What is needed: Go through the listing below and gather every line with the word "shown".

Source material:
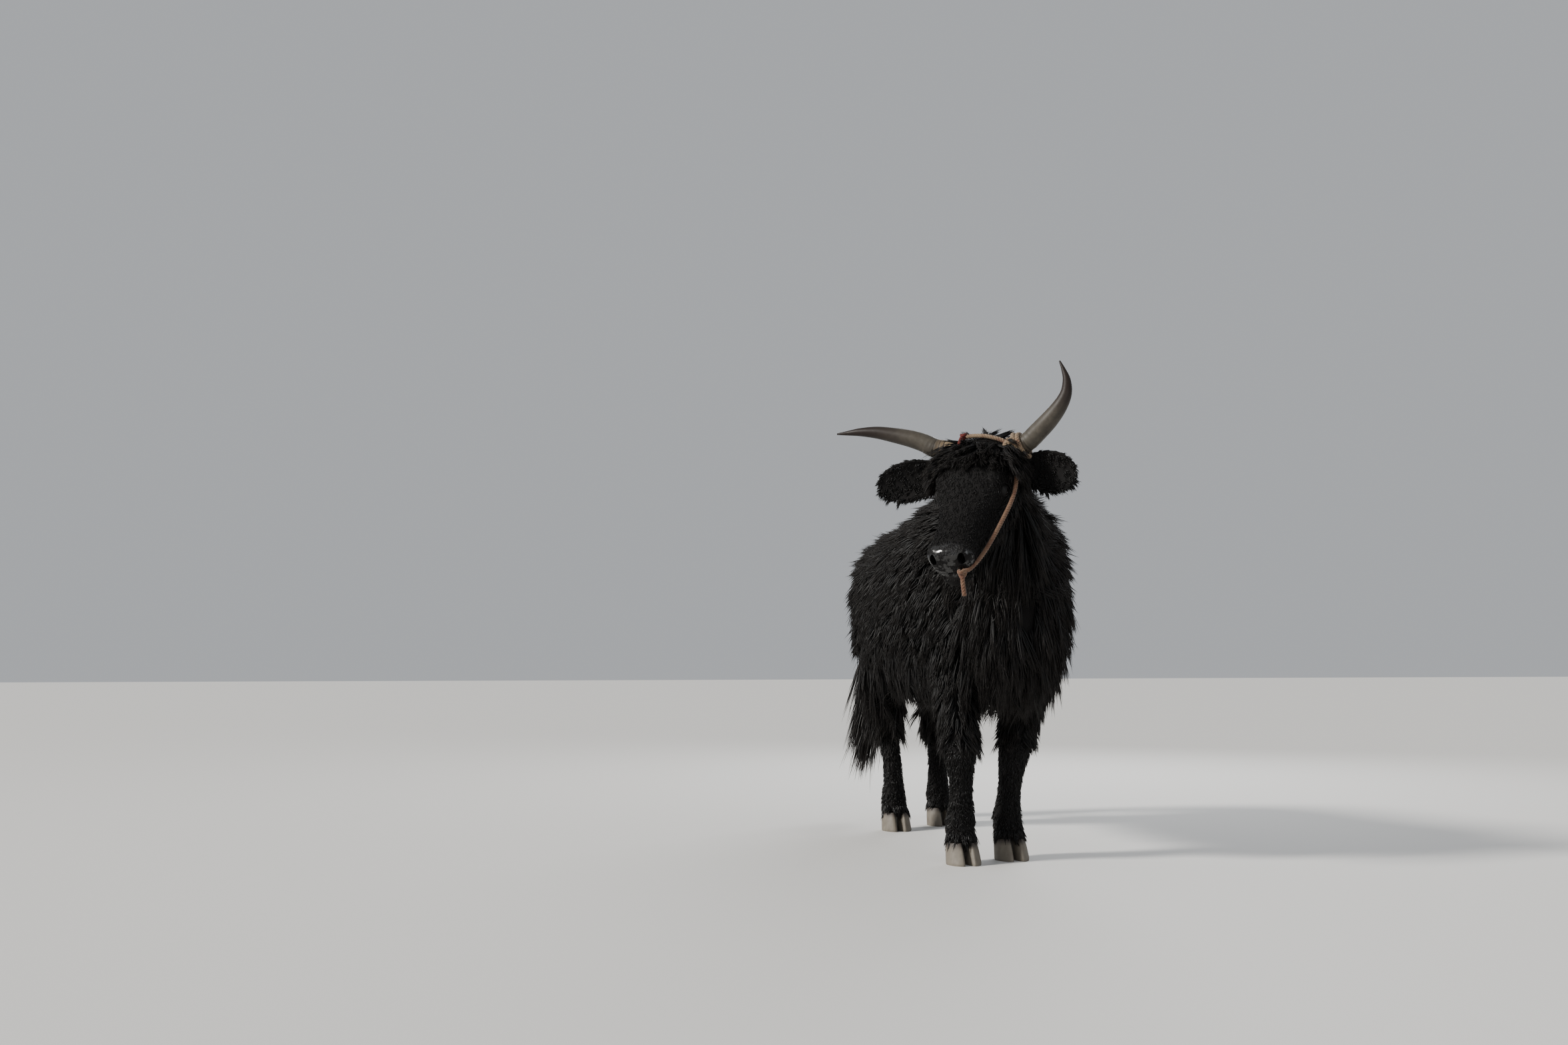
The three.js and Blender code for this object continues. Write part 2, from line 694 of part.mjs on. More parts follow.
function earShell(ear, grow = 0) {
  const { from, along, length, facing, across } = earFrame(ear);
  const wall = 9 + grow * 2;
  const turns = [-80, -40, 0, 40, 80].map(rad);
  const rings = earRows.map(({ at, width, cup }) => {
    const middle = from.clone().addScaledVector(along, at * length);
    const spot = (turn, inset) =>
      middle
        .clone()
        .addScaledVector(across, Math.sin(turn) * (width / 2 + grow - inset))
        .addScaledVector(facing, -Math.cos(turn) * (cup + grow - inset * 0.9) + cup * 0.4);
    const outer = turns.map((turn) => spot(turn, 0));
    const inner = turns.map((turn) => spot(turn, wall)).reverse();
    return [...outer, ...inner];
  });
  return loft(rings);
}
// Hair of the head: a forelock, the temples and a short beard under the jaws
const headSpots = [
  { at: 0.02, angles: [-50, -8, 40], length: 130, width: 92, lift: 0.35 },
  { at: 0.15, angles: [-62, -22, 20, 60], length: 105, width: 84, lift: 0.3 },
  { at: 0.36, angles: [-140, 140], length: 100, width: 84, lift: 0.2 },
];
const headHair = headSpots.flatMap(({ at, angles, length, width, lift }) =>
  angles.map((degrees) => {
    const t = skull.nearest(onHead(at * headLength, 0, 0)) + 0.01;
    const turn = rad(degrees + vary(5));
    return {
      root: skull.point(t, turn),
      out: skull.normal(t, turn),
      flow: headWay(1, Math.sin(turn) * 0.5, 0),
      length: length * (1 + vary(0.15)),
      width,
      depth: 20,
      sink: 14,
      lift,
      settle: 0.25,
      curl: vary(0.08),
      keep: (p, offset) => skull.push(p, offset),
    };
  }),
);

// Legs with their hair and hooves, as they stand and grown by the clearance
for (const [name, leg] of Object.entries(legs)) {
  const hair = hairOfLeg(leg);
  const whole = (grow) =>
    join([
      leg.tube.solid(steps.leg[0], steps.leg[1], grow),
      dewclaw(leg, -1, grow),
      dewclaw(leg, 1, grow),
      ...lockAll(hair, grow),
    ]);
  leg.name = name;
  leg.solid = whole(0);
  leg.claws = [-1, 1].map((side) => claw(leg, side));
  const clawRoom = join([-1, 1].map((side) => claw(leg, side, gap)));
  leg.solid = leg.solid.subtract(clawRoom);
  leg.room = join([whole(gap), clawRoom]);
}

const legRoom = join(Object.values(legs).map((leg) => leg.room));
const tailWhole = (grow) => join([dock.solid(...steps.dock, grow), ...lockAll(tailHair, grow)]);
const tailRoom = tailWhole(gap);
const headParts = (grow) => [
  skull.solid(...steps.head, grow),
  ...bothSides(faceSwells).flat(),
  chin,
  ...lockAll(headHair, grow),
];
const hornRoom = join([horn("right", gap), horn("left", gap)]);
const headRoom = join([...headParts(gap), hornRoom]);
const trunkCore = trunk.solid(...steps.trunk, coreCoat);
const trunkRoom = trunk.solid(...steps.trunk, coreCoat + gap);
const neckCore = neck.solid(...steps.neck, coreCoat);

const neckShape = (grow) =>
  join([neck.solid(...steps.neck, coreCoat + grow), ...lockAll(neckHair, grow)]);
const neckRoom = neckShape(gap);
const neckSolid = neckShape(0).subtract(join([trunkRoom, headRoom, legRoom]));
const trunkLocks = join(lockAll([...trunkHair, ...chestHair])).subtract(
  join([legRoom, neckRoom, tailRoom, headRoom]),
);
const trunkSolid = largest(join([trunkCore, trunkLocks]));

// Trunk in three lengths, parted by thin upright cuts behind the shoulders and before the hips
const cuts = [-0.235 * bodyLength, 0.17 * bodyLength];
const wide = 4000;
function between(solid, low, high) {
  const box = new THREE.BoxGeometry(high - low, wide, wide);
  return solid.intersect(solidOf(box.translate((low + high) / 2, 0, 0)));
}
place("torso_rump", between(trunkSolid, -wide, cuts[0]), materials.coat);
place("torso_barrel", between(trunkSolid, cuts[0] + gap, cuts[1]), materials.coat);
place("torso_shoulders", between(trunkSolid, cuts[1] + gap, wide), materials.coat);
place("neck", neckSolid, materials.coat);
place("tail", tailWhole(0).subtract(join([trunkRoom, legRoom])), materials.coat);
for (const leg of Object.values(legs)) {
  place(`leg_${leg.name}`, leg.solid.subtract(trunkRoom), materials.coat);
  leg.claws.forEach((solid, i) => {
    place(`hoof_${leg.name}_${i === 0 ? "right" : "left"}_claw`, solid, materials.hoof);
  });
}

// Ropes, as round cord along a line of points: over the poll, round the left horn's base, and
// from there down the left cheek to the nose
function cord(points, radius, grow = 0) {
  const line = new THREE.CatmullRomCurve3(points);
  const count = points.length * 2;
  const frames = line.computeFrenetFrames(count);
  const rings = frames.tangents.map((_, i) =>
    Array.from({ length: 6 }, (_, j) => {
      const angle = (j / 6) * Math.PI * 2;
      const middle = line.getPointAt(i / count);
      middle.addScaledVector(frames.normals[i], Math.cos(angle) * (radius + grow));
      return middle.addScaledVector(frames.binormals[i], Math.sin(angle) * (radius + grow));
    }),
  );
  return loft(rings);
}
function hornLoop(at, tilt, grow) {
  const loop = new THREE.TorusGeometry(42, 9 + grow, 5, 10);
  loop.rotateY(Math.PI / 2).rotateZ(Math.PI / 2 + tilt).rotateX(rad(22)).translate(2, at, 14);
  return solidOf(loop.applyMatrix4(levelFrame));
}
const hornRope = (grow = 0) =>
  join([
    hornLoop(136, 0.06, grow),
    hornLoop(155, -0.06, grow),
    ball([14, 120, 38], [24, 22, 20], grow),
    cord(
      [onHead(16, 116, 44), onHead(8, 88, 58), onHead(2, 44, 73), onHead(-4, 0, 76),
        onHead(-8, -34, 72)],
      8,
      grow,
    ),
  ]);
const noseCord = (grow = 0) =>
  join([
    cord(
      [onHead(52, 146, 4), onHead(110, 152, -16), onHead(190, 148, -44), onHead(300, 122, -64),
        onHead(420, 92, -72), onHead(500, 66, -66), onHead(524, 44, -58)],
      8,
      grow,
    ),
    ball([528, 40, -62], [16, 17, 17], grow),
    cord([onHead(530, 42, -62), onHead(560, 46, -80), onHead(590, 50, -106)], 8, grow),
  ]);
const ribbon = (grow = 0) =>
  join([
    ball([-9, -44, 76], [13, 15, 12], grow),
    cord([onHead(-9, -44, 76), onHead(8, -48, 80), onHead(32, -50, 76)], 7, grow),
  ]);
const ropeRoom = join([hornRope(gap), noseCord(gap), ribbon(gap)]);

const eyeRoom = join(bothSides((side) => eyeball(side, gap)));
const headSolid = join(headParts(0)).subtract(
  join([hornRoom, ropeRoom, eyeRoom, mouthSlot(), ...bothSides(nostril)]),
);
place("head", headSolid, materials.coat);
bothSides((side) => {
  const name = side < 0 ? "right" : "left";
  place(`eye_${name}`, eyeball(side), materials.eye);
  place(`horn_${name}`, horn(name), materials.horn);
  const earSolid = earShell(ears[name]).subtract(join([headRoom, ropeRoom, neckRoom]));
  place(`ear_${name}`, earSolid, materials.coat);
});
const tiedRoom = join([hornRoom, hornRope(gap)]);
place("horn_rope", hornRope().subtract(hornRoom), materials.rope);
place("nose_cord", noseCord().subtract(tiedRoom), materials.rope);
place("ribbon", ribbon().subtract(tiedRoom), materials.ribbon);

export default root;
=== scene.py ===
import math

import bmesh
import bpy
import numpy as np
from mathutils import Matrix, Vector, kdtree
from mathutils.bvhtree import BVHTree


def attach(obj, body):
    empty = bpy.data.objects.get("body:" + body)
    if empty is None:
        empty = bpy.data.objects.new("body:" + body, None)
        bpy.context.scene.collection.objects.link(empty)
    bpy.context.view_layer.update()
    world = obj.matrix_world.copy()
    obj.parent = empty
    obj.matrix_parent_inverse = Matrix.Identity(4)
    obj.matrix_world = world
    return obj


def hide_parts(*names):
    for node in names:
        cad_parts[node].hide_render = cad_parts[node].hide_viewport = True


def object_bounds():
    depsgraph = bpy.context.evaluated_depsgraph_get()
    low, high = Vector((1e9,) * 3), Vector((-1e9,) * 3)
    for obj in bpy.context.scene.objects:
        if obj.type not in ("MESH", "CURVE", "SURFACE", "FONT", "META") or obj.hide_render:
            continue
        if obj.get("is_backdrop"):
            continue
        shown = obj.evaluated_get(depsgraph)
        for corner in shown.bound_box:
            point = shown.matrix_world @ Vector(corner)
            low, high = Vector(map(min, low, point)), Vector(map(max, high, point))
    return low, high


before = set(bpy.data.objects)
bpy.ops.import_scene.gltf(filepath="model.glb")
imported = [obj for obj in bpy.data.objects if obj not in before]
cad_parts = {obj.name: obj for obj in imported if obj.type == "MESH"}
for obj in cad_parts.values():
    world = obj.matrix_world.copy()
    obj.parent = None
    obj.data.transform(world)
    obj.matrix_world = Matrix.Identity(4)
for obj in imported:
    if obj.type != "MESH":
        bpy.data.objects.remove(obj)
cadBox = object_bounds()
print("frame loaded")


def linked(name, data):
    holder = bpy.data.objects.new(name, data)
    bpy.context.scene.collection.objects.link(holder)
    return holder


cameraSetup = {
    "place": (5.515, -1.858, 0.73),
    "look": (-0.9704, 0.224, 0.091),
    "lens": 33.66,
    "sensor": 36,
}
camera = linked("camera", bpy.data.cameras.new("camera"))
camera.data.lens = cameraSetup["lens"]
camera.data.sensor_width = cameraSetup["sensor"]
camera.location = cameraSetup["place"]
camera.rotation_mode = "QUATERNION"
camera.rotation_quaternion = Vector(cameraSetup["look"]).to_track_quat("-Z", "Y")
bpy.context.scene.camera = camera

lampsAimAt = Vector((0, 0, 0.8))
lamps = {
    "sun_side": {"kind": "SUN", "place": (0.5, -5.2, 3.8), "size": 0.16, "power": 5.4,
                 "colour": (1, 0.97, 0.92)},
    "front_fill": {"kind": "AREA", "place": (6.5, 0.5, 2.6), "size": 3.0, "power": 62,
                   "colour": (0.93, 0.96, 1)},
    "rim": {"kind": "AREA", "place": (-3.8, 2.6, 3.6), "size": 2.5, "power": 160,
            "colour": (0.95, 0.97, 1)},
}
for lampName, lamp in lamps.items():
    light = bpy.data.lights.new(lampName, lamp["kind"])
    if lamp["kind"] == "SUN":
        light.angle = lamp["size"]
    else:
        light.size = lamp["size"]
    light.energy = lamp["power"]
    light.color = lamp["colour"]
    holder = linked(lampName, light)
    holder.location = lamp["place"]
    holder.rotation_euler = (lampsAimAt - holder.location).to_track_quat("-Z", "Y").to_euler()

worldSetup = {"Color": (0.86, 0.89, 0.93, 1), "Strength": 0.52}
world = bpy.data.worlds.new("studio")
bpy.context.scene.world = world
world.use_nodes = True
for key, value in worldSetup.items():
    world.node_tree.nodes["Background"].inputs[key].default_value = value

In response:
        shown = obj.evaluated_get(depsgraph)
        for corner in shown.bound_box:
            point = shown.matrix_world @ Vector(corner)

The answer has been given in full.